Jakarta – Thousands of people attended a ceremony to hoist the separatist Free West Papua flag in a town in Indonesia's easternmost province of Irian Jaya, a report said here Tuesday.

The flag raising ceremony was held at a coordination post of pro-independence supporters in Sorong in southwestern Irian Jaya on Monday, the Suara Karya daily said. No clashes with Indonesian security forces were reported.

The crowd first raised the Indonesian flag and sang the Indonesian national anthem, before hoisting the separatist flag and singing the independentist hymn.

The huge crowd blocked the whole area surrounding the venue barring access to Indonesian security personnel, the daily said.

The flag-raising ceremony was led by the local West Papua representative, Yacomina Isir, and was followed by a mass Christian prayer led by a local Protestant priest.

The daily quoted the head of the Sorong district police, Lieutenant Colonel Ch. Sitorus as saying police had taken no action to stop the ceremony because they received no instructions.

"Whatever the instructions of my superiors, I will enforce them, but for the moment I cannot yet give information on the flag- raising ceremony," Sitorus told the daily.

Indonesian President Abdurrahman Wahid spent New Year's Eve in Irian Jaya when he flatly rejected any attempt by Irianese to break away from the Republic of Indonesia.

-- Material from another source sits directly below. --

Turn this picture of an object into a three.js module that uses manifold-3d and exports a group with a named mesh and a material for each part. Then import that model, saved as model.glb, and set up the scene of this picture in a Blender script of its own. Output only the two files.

But during a meeting with local leaders in the Irian Jaya capital of Jayapura on New Year's Eve, he agreed to officially change Irian Jaya's name to Papua – the ethnic name of the Melanesian nation, which borders independent Papua New Guinea. He had also apologized for past human rights violations in the province.

Local and international human rights activists have the accused Indonesian military of committing the abuses in Irian Jaya under the pretext of a military operation to suppress the Free Papua (OPM) separatist movement.

Although separatist sentiment in Irian Jaya is strong, the violence has been on a lesser scale than in other regions such as the Muslim stronghold of Aceh or the former Portuguese colony of East Timor which voted on August 30 to break away from Indonesia.

A Free Papua state – rich in gold, copper, oil and gas and other natural resources – was declared by Irian Jaya leaders while the territory was still under Dutch occupation on December 1, 1961.

Indonesia claimed Dutch New Guinea as its 26th province and renamed it Irian Jaya in 1963 – a move recognised by the United Nations in 1969.

But the people of the province consider themselves closer to the Melanesian people of the South Pacific than the dominant Javanese in Indonesia.

The Jakarta Post daily meanwhile said police in Sorong had intercepted a shipment of thousands of rounds of ammunition for automatic rifles, believed to be bound for neighbouring unrest- stricken Ambon island.

The ammunition was discovered on board the state Dobonsolo inter-island ferry on Monday, but the man to whom the crates belonged was still at large, the daily said.

Ambon has been rocked by Muslim-Christian violence since January last year, which has left more than 1,700 people dead.